▸ **GIVEN EXERCISE**: Please write out the material that follows, exactly as it stands.

▸ **DATASET EXCERPT**:
----------------
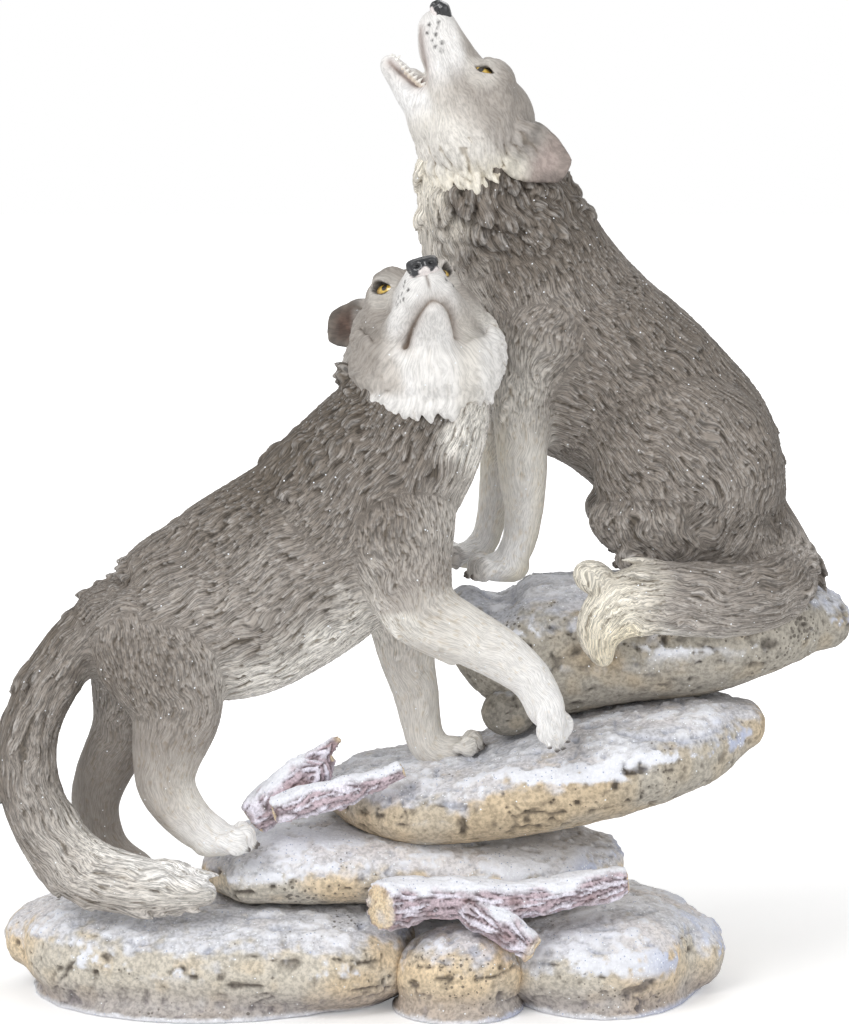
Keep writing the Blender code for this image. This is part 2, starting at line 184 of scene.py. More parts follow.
class Clay:
    """Rounded bodies collected as rings of points, and turned into one mesh together."""

    def __init__(self):
        self.bodies = []

    def add(self, rings):
        self.bodies.append(rings)

    def mesh(self):
        corners, loops, totals, base = [], [], [], 0
        for rings in self.bodies:
            m, k = rings.shape[:2]
            corners.append(rings.reshape(-1, 3))
            grid = base + np.arange(m * k).reshape(m, k)
            turned = np.roll(grid, -1, axis=1)
            quads = np.stack([grid[:-1], turned[:-1], turned[1:], grid[1:]], axis=-1).reshape(-1)
            loops += [quads, grid[0][::-1], grid[-1]]
            totals += [np.full((m - 1) * k, 4), [k, k]]
            base += m * k
        corners, loops = np.concatenate(corners), np.concatenate(loops)
        totals = np.concatenate(totals)
        made = bpy.data.meshes.new("clay")
        made.vertices.add(len(corners))
        made.vertices.foreach_set("co", corners.astype(np.float32).ravel())
        made.loops.add(len(loops))
        made.loops.foreach_set("vertex_index", loops.astype(np.int32))
        made.polygons.add(len(totals))
        starts = np.concatenate([[0], np.cumsum(totals)[:-1]])
        made.polygons.foreach_set("loop_start", starts.astype(np.int32))
        made.update(calc_edges=True)
        return made


class Form:
    """A rounded body along stations of (x, y, z, radius), and the fur and paint that follow it.

    paint holds rows of (share of the way along, colour on the back, on the flank, on the belly), and
    fur is (width of a lock, its length, its relief). lie is -1 where the hair lies towards the start,
    top is -1 where the back of the animal is on the other side of the form, and blunt under 1 cuts
    the rounded ends short.
    """

    def __init__(self, stations, flat=1.0, side=(0, 1, 0), place=None, power=2.0, lie=1, top=1,
                 paint=(), fur=(2.0, 8.0, 0.5), blunt=1.0):
        self.power, self.lie, self.top, self.paint, self.fur = power, lie, top, paint, fur
        self.blunt = blunt
        full = [s if len(s) == 5 else (*s, s[3] * flat) for s in stations]
        rows = np.array(spline(full, LOFT_STEPS))
        self.tall, self.deep = rows[:, 3], rows[:, 4]
        c = rows[:, :3]
        t = unit(np.concatenate([c[1:2] - c[:1], c[2:] - c[:-2], c[-1:] - c[-2:-1]]))
        a = unit(np.array(side) - t * (t @ np.array(side, float))[:, None])
        place = place or Matrix()
        turn = np.array(place)[:3, :3]
        self.centres = moved(place, c)
        self.t, self.a = t @ turn.T, a @ turn.T
        self.u = np.cross(self.t, self.a)
        steps = np.linalg.norm(np.diff(self.centres, axis=0), axis=1)
        self.along = np.concatenate([[0], np.cumsum(steps)])
        self.size = float(np.mean(self.tall))

    def build(self, clay):
        angles = np.radians(DOME_ANGLES)
        rows = []
        for end, sign, turns in ((0, -1, angles[::-1]), (-1, 1, angles)):
            reach = min(self.tall[end], self.deep[end]) * self.blunt
            dome = [(self.centres[end] + self.t[end] * sign * reach * math.sin(g), self.a[end],
                     self.u[end], self.tall[end] * math.cos(g), self.deep[end] * math.cos(g))
                    for g in turns]
            if sign < 0:
                rows = dome + list(zip(self.centres, self.a, self.u, self.tall, self.deep))
            else:
                rows += dome
        turn = np.arange(SIDES) * math.tau / SIDES
        c, s = np.cos(turn), np.sin(turn)
        c = np.sign(c) * np.abs(c) ** (2 / self.power)
        s = np.sign(s) * np.abs(s) ** (2 / self.power)
        clay.add(np.array([m + np.outer(c, a * deep) + np.outer(s, u * tall)
                           for m, a, u, tall, deep in rows]))

    def unbent(self, points):
        """Where each point is on the form laid out straight: the angle round it, the way along it,
        how far out it is as a share of its radius, the share of the way along, and the radius."""
        best = np.zeros(len(points), int)
        least = np.full(len(points), np.inf)
        for j, centre in enumerate(self.centres):
            d = ((points - centre) ** 2).sum(1)
            closer = d < least
            best[closer] = j
            least[closer] = d[closer]
        delta = points - self.centres[best]
        t, a, u = (np.einsum("ij,ij->i", delta, axis[best]) for axis in (self.t, self.a, self.u))
        way = self.along[best] + t
        place = np.clip(way, 0, self.along[-1])
        tall, deep = (np.interp(place, self.along, r) for r in (self.tall, self.deep))
        beyond = np.abs(way - place)
        out = np.sqrt((a / deep) ** 2 + (u / tall) ** 2 + (beyond / np.minimum(tall, deep)) ** 2)
        return np.arctan2(u / tall, a / deep), way, out, place / self.along[-1], tall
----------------
▸ **RESULT OF THE TASK**:
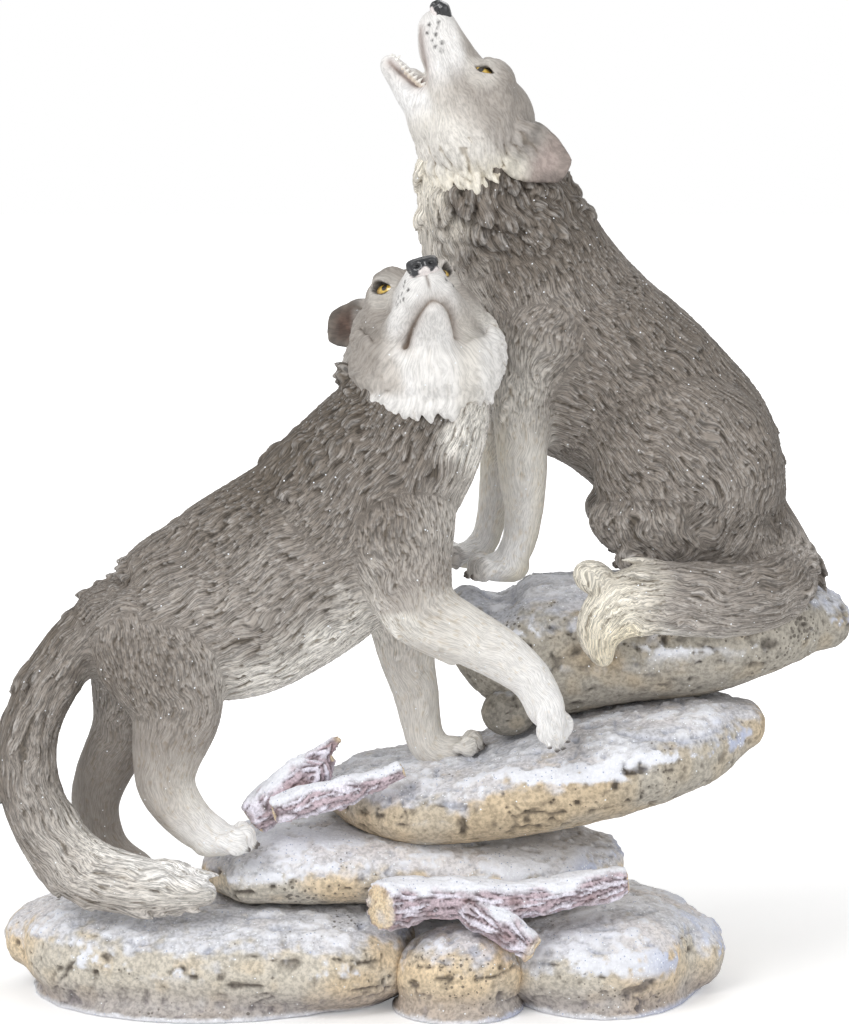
Keep writing the Blender code for this image. This is part 2, starting at line 184 of scene.py. More parts follow.
class Clay:
    """Rounded bodies collected as rings of points, and turned into one mesh together."""

    def __init__(self):
        self.bodies = []

    def add(self, rings):
        self.bodies.append(rings)

    def mesh(self):
        corners, loops, totals, base = [], [], [], 0
        for rings in self.bodies:
            m, k = rings.shape[:2]
            corners.append(rings.reshape(-1, 3))
            grid = base + np.arange(m * k).reshape(m, k)
            turned = np.roll(grid, -1, axis=1)
            quads = np.stack([grid[:-1], turned[:-1], turned[1:], grid[1:]], axis=-1).reshape(-1)
            loops += [quads, grid[0][::-1], grid[-1]]
            totals += [np.full((m - 1) * k, 4), [k, k]]
            base += m * k
        corners, loops = np.concatenate(corners), np.concatenate(loops)
        totals = np.concatenate(totals)
        made = bpy.data.meshes.new("clay")
        made.vertices.add(len(corners))
        made.vertices.foreach_set("co", corners.astype(np.float32).ravel())
        made.loops.add(len(loops))
        made.loops.foreach_set("vertex_index", loops.astype(np.int32))
        made.polygons.add(len(totals))
        starts = np.concatenate([[0], np.cumsum(totals)[:-1]])
        made.polygons.foreach_set("loop_start", starts.astype(np.int32))
        made.update(calc_edges=True)
        return made


class Form:
    """A rounded body along stations of (x, y, z, radius), and the fur and paint that follow it.

    paint holds rows of (share of the way along, colour on the back, on the flank, on the belly), and
    fur is (width of a lock, its length, its relief). lie is -1 where the hair lies towards the start,
    top is -1 where the back of the animal is on the other side of the form, and blunt under 1 cuts
    the rounded ends short.
    """

    def __init__(self, stations, flat=1.0, side=(0, 1, 0), place=None, power=2.0, lie=1, top=1,
                 paint=(), fur=(2.0, 8.0, 0.5), blunt=1.0):
        self.power, self.lie, self.top, self.paint, self.fur = power, lie, top, paint, fur
        self.blunt = blunt
        full = [s if len(s) == 5 else (*s, s[3] * flat) for s in stations]
        rows = np.array(spline(full, LOFT_STEPS))
        self.tall, self.deep = rows[:, 3], rows[:, 4]
        c = rows[:, :3]
        t = unit(np.concatenate([c[1:2] - c[:1], c[2:] - c[:-2], c[-1:] - c[-2:-1]]))
        a = unit(np.array(side) - t * (t @ np.array(side, float))[:, None])
        place = place or Matrix()
        turn = np.array(place)[:3, :3]
        self.centres = moved(place, c)
        self.t, self.a = t @ turn.T, a @ turn.T
        self.u = np.cross(self.t, self.a)
        steps = np.linalg.norm(np.diff(self.centres, axis=0), axis=1)
        self.along = np.concatenate([[0], np.cumsum(steps)])
        self.size = float(np.mean(self.tall))

    def build(self, clay):
        angles = np.radians(DOME_ANGLES)
        rows = []
        for end, sign, turns in ((0, -1, angles[::-1]), (-1, 1, angles)):
            reach = min(self.tall[end], self.deep[end]) * self.blunt
            dome = [(self.centres[end] + self.t[end] * sign * reach * math.sin(g), self.a[end],
                     self.u[end], self.tall[end] * math.cos(g), self.deep[end] * math.cos(g))
                    for g in turns]
            if sign < 0:
                rows = dome + list(zip(self.centres, self.a, self.u, self.tall, self.deep))
            else:
                rows += dome
        turn = np.arange(SIDES) * math.tau / SIDES
        c, s = np.cos(turn), np.sin(turn)
        c = np.sign(c) * np.abs(c) ** (2 / self.power)
        s = np.sign(s) * np.abs(s) ** (2 / self.power)
        clay.add(np.array([m + np.outer(c, a * deep) + np.outer(s, u * tall)
                           for m, a, u, tall, deep in rows]))

    def unbent(self, points):
        """Where each point is on the form laid out straight: the angle round it, the way along it,
        how far out it is as a share of its radius, the share of the way along, and the radius."""
        best = np.zeros(len(points), int)
        least = np.full(len(points), np.inf)
        for j, centre in enumerate(self.centres):
            d = ((points - centre) ** 2).sum(1)
            closer = d < least
            best[closer] = j
            least[closer] = d[closer]
        delta = points - self.centres[best]
        t, a, u = (np.einsum("ij,ij->i", delta, axis[best]) for axis in (self.t, self.a, self.u))
        way = self.along[best] + t
        place = np.clip(way, 0, self.along[-1])
        tall, deep = (np.interp(place, self.along, r) for r in (self.tall, self.deep))
        beyond = np.abs(way - place)
        out = np.sqrt((a / deep) ** 2 + (u / tall) ** 2 + (beyond / np.minimum(tall, deep)) ** 2)
        return np.arctan2(u / tall, a / deep), way, out, place / self.along[-1], tall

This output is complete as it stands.